▶ Problem to solve:
Every entry must be copied word for word.

● ● ● ● ● ● ●

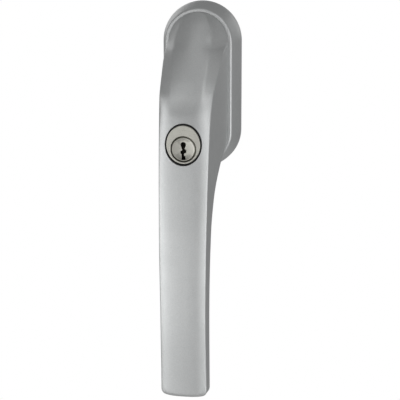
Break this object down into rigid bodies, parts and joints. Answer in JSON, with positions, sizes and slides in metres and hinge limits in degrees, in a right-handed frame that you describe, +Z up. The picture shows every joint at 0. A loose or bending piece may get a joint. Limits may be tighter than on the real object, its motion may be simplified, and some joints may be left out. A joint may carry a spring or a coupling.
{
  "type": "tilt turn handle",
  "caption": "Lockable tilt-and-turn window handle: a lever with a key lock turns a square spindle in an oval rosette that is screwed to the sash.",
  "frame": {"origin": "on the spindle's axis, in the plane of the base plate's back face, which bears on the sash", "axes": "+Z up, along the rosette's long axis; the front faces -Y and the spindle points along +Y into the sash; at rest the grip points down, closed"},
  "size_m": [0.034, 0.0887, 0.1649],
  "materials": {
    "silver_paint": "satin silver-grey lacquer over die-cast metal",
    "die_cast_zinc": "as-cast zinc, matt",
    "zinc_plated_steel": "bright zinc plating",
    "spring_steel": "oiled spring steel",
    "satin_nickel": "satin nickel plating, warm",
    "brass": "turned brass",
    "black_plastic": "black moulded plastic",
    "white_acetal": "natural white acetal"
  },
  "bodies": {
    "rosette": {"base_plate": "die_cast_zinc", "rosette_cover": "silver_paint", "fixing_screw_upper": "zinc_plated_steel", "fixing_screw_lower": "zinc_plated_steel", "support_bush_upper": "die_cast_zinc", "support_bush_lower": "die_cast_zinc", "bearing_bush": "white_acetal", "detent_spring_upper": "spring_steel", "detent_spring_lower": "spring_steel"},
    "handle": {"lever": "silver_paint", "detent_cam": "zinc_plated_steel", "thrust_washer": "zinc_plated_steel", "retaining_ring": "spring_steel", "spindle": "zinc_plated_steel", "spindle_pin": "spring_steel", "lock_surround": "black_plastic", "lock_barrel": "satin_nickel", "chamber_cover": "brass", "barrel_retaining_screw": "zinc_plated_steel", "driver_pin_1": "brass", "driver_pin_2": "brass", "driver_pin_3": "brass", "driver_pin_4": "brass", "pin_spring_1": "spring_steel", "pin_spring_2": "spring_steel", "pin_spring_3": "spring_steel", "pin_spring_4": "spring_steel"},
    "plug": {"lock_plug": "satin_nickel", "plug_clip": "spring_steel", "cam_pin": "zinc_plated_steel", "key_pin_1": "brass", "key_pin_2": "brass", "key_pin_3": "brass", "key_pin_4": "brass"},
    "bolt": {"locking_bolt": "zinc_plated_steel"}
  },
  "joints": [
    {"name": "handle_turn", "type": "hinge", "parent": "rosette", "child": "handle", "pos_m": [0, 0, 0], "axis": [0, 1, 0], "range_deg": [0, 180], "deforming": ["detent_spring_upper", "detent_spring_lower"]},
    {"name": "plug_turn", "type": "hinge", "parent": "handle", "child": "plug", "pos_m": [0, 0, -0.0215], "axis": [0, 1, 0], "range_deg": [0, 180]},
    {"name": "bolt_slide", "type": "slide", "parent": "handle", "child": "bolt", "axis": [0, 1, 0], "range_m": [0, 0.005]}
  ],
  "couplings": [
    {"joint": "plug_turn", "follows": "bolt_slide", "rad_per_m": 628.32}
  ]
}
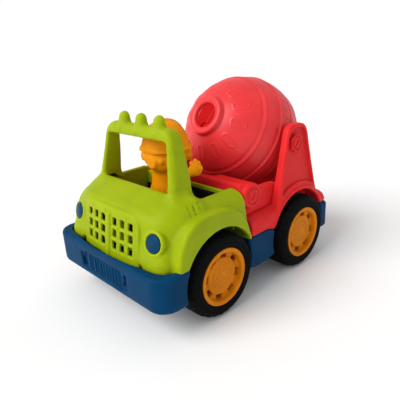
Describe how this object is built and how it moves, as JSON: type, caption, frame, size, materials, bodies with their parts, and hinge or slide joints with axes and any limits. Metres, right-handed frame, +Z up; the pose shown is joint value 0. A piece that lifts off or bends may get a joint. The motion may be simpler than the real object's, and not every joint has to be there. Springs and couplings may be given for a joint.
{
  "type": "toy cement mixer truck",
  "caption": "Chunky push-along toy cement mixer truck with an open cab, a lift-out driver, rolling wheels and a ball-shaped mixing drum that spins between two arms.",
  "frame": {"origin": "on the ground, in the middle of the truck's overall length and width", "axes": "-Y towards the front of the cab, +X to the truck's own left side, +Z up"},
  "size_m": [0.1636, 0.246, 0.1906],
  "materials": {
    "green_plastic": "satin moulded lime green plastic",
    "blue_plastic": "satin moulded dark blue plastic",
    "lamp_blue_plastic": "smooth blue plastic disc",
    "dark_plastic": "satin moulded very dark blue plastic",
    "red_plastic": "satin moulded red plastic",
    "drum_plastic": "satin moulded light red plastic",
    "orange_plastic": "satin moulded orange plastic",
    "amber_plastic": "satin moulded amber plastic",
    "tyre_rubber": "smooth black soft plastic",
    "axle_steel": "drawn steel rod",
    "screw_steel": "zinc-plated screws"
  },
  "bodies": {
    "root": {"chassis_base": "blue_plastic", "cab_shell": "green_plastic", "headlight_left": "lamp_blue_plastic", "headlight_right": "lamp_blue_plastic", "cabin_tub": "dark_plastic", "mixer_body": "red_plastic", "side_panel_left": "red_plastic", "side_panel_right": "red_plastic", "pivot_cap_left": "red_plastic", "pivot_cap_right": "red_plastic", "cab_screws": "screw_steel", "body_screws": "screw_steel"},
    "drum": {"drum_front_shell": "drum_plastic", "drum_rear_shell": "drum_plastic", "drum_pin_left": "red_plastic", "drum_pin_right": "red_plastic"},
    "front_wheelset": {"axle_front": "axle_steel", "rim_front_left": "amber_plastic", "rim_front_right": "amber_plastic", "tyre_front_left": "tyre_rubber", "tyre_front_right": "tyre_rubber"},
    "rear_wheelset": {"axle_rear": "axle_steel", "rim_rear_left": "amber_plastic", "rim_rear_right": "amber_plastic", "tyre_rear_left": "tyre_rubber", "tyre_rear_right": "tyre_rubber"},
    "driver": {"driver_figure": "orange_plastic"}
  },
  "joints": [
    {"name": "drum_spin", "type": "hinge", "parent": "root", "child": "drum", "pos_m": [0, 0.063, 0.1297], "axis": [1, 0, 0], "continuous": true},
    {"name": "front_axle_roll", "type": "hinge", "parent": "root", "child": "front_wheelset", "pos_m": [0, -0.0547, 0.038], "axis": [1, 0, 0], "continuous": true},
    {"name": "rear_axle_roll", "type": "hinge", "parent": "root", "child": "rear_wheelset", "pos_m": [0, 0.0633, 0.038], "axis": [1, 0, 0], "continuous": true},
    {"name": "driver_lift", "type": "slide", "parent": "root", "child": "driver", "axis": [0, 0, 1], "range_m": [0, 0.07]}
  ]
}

● ● ● ● ● ● ●

▶ Problem solution:
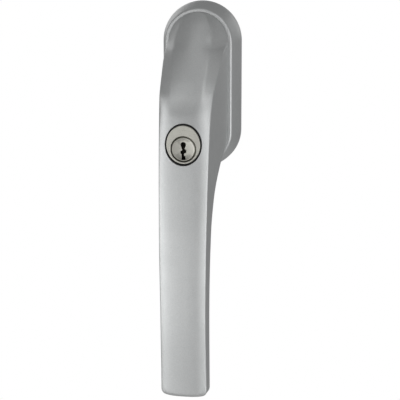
Break this object down into rigid bodies, parts and joints. Answer in JSON, with positions, sizes and slides in metres and hinge limits in degrees, in a right-handed frame that you describe, +Z up. The picture shows every joint at 0. A loose or bending piece may get a joint. Limits may be tighter than on the real object, its motion may be simplified, and some joints may be left out. A joint may carry a spring or a coupling.
{
  "type": "tilt turn handle",
  "caption": "Lockable tilt-and-turn window handle: a lever with a key lock turns a square spindle in an oval rosette that is screwed to the sash.",
  "frame": {"origin": "on the spindle's axis, in the plane of the base plate's back face, which bears on the sash", "axes": "+Z up, along the rosette's long axis; the front faces -Y and the spindle points along +Y into the sash; at rest the grip points down, closed"},
  "size_m": [0.034, 0.0887, 0.1649],
  "materials": {
    "silver_paint": "satin silver-grey lacquer over die-cast metal",
    "die_cast_zinc": "as-cast zinc, matt",
    "zinc_plated_steel": "bright zinc plating",
    "spring_steel": "oiled spring steel",
    "satin_nickel": "satin nickel plating, warm",
    "brass": "turned brass",
    "black_plastic": "black moulded plastic",
    "white_acetal": "natural white acetal"
  },
  "bodies": {
    "rosette": {"base_plate": "die_cast_zinc", "rosette_cover": "silver_paint", "fixing_screw_upper": "zinc_plated_steel", "fixing_screw_lower": "zinc_plated_steel", "support_bush_upper": "die_cast_zinc", "support_bush_lower": "die_cast_zinc", "bearing_bush": "white_acetal", "detent_spring_upper": "spring_steel", "detent_spring_lower": "spring_steel"},
    "handle": {"lever": "silver_paint", "detent_cam": "zinc_plated_steel", "thrust_washer": "zinc_plated_steel", "retaining_ring": "spring_steel", "spindle": "zinc_plated_steel", "spindle_pin": "spring_steel", "lock_surround": "black_plastic", "lock_barrel": "satin_nickel", "chamber_cover": "brass", "barrel_retaining_screw": "zinc_plated_steel", "driver_pin_1": "brass", "driver_pin_2": "brass", "driver_pin_3": "brass", "driver_pin_4": "brass", "pin_spring_1": "spring_steel", "pin_spring_2": "spring_steel", "pin_spring_3": "spring_steel", "pin_spring_4": "spring_steel"},
    "plug": {"lock_plug": "satin_nickel", "plug_clip": "spring_steel", "cam_pin": "zinc_plated_steel", "key_pin_1": "brass", "key_pin_2": "brass", "key_pin_3": "brass", "key_pin_4": "brass"},
    "bolt": {"locking_bolt": "zinc_plated_steel"}
  },
  "joints": [
    {"name": "handle_turn", "type": "hinge", "parent": "rosette", "child": "handle", "pos_m": [0, 0, 0], "axis": [0, 1, 0], "range_deg": [0, 180], "deforming": ["detent_spring_upper", "detent_spring_lower"]},
    {"name": "plug_turn", "type": "hinge", "parent": "handle", "child": "plug", "pos_m": [0, 0, -0.0215], "axis": [0, 1, 0], "range_deg": [0, 180]},
    {"name": "bolt_slide", "type": "slide", "parent": "handle", "child": "bolt", "axis": [0, 1, 0], "range_m": [0, 0.005]}
  ],
  "couplings": [
    {"joint": "plug_turn", "follows": "bolt_slide", "rad_per_m": 628.32}
  ]
}
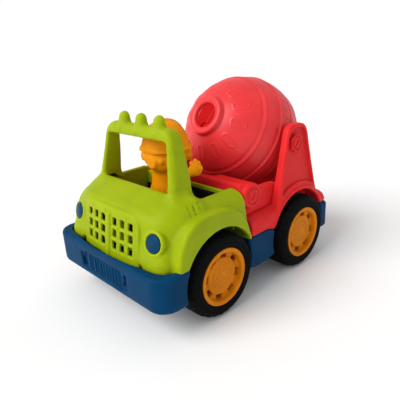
Describe how this object is built and how it moves, as JSON: type, caption, frame, size, materials, bodies with their parts, and hinge or slide joints with axes and any limits. Metres, right-handed frame, +Z up; the pose shown is joint value 0. A piece that lifts off or bends may get a joint. The motion may be simpler than the real object's, and not every joint has to be there. Springs and couplings may be given for a joint.
{
  "type": "toy cement mixer truck",
  "caption": "Chunky push-along toy cement mixer truck with an open cab, a lift-out driver, rolling wheels and a ball-shaped mixing drum that spins between two arms.",
  "frame": {"origin": "on the ground, in the middle of the truck's overall length and width", "axes": "-Y towards the front of the cab, +X to the truck's own left side, +Z up"},
  "size_m": [0.1636, 0.246, 0.1906],
  "materials": {
    "green_plastic": "satin moulded lime green plastic",
    "blue_plastic": "satin moulded dark blue plastic",
    "lamp_blue_plastic": "smooth blue plastic disc",
    "dark_plastic": "satin moulded very dark blue plastic",
    "red_plastic": "satin moulded red plastic",
    "drum_plastic": "satin moulded light red plastic",
    "orange_plastic": "satin moulded orange plastic",
    "amber_plastic": "satin moulded amber plastic",
    "tyre_rubber": "smooth black soft plastic",
    "axle_steel": "drawn steel rod",
    "screw_steel": "zinc-plated screws"
  },
  "bodies": {
    "root": {"chassis_base": "blue_plastic", "cab_shell": "green_plastic", "headlight_left": "lamp_blue_plastic", "headlight_right": "lamp_blue_plastic", "cabin_tub": "dark_plastic", "mixer_body": "red_plastic", "side_panel_left": "red_plastic", "side_panel_right": "red_plastic", "pivot_cap_left": "red_plastic", "pivot_cap_right": "red_plastic", "cab_screws": "screw_steel", "body_screws": "screw_steel"},
    "drum": {"drum_front_shell": "drum_plastic", "drum_rear_shell": "drum_plastic", "drum_pin_left": "red_plastic", "drum_pin_right": "red_plastic"},
    "front_wheelset": {"axle_front": "axle_steel", "rim_front_left": "amber_plastic", "rim_front_right": "amber_plastic", "tyre_front_left": "tyre_rubber", "tyre_front_right": "tyre_rubber"},
    "rear_wheelset": {"axle_rear": "axle_steel", "rim_rear_left": "amber_plastic", "rim_rear_right": "amber_plastic", "tyre_rear_left": "tyre_rubber", "tyre_rear_right": "tyre_rubber"},
    "driver": {"driver_figure": "orange_plastic"}
  },
  "joints": [
    {"name": "drum_spin", "type": "hinge", "parent": "root", "child": "drum", "pos_m": [0, 0.063, 0.1297], "axis": [1, 0, 0], "continuous": true},
    {"name": "front_axle_roll", "type": "hinge", "parent": "root", "child": "front_wheelset", "pos_m": [0, -0.0547, 0.038], "axis": [1, 0, 0], "continuous": true},
    {"name": "rear_axle_roll", "type": "hinge", "parent": "root", "child": "rear_wheelset", "pos_m": [0, 0.0633, 0.038], "axis": [1, 0, 0], "continuous": true},
    {"name": "driver_lift", "type": "slide", "parent": "root", "child": "driver", "axis": [0, 0, 1], "range_m": [0, 0.07]}
  ]
}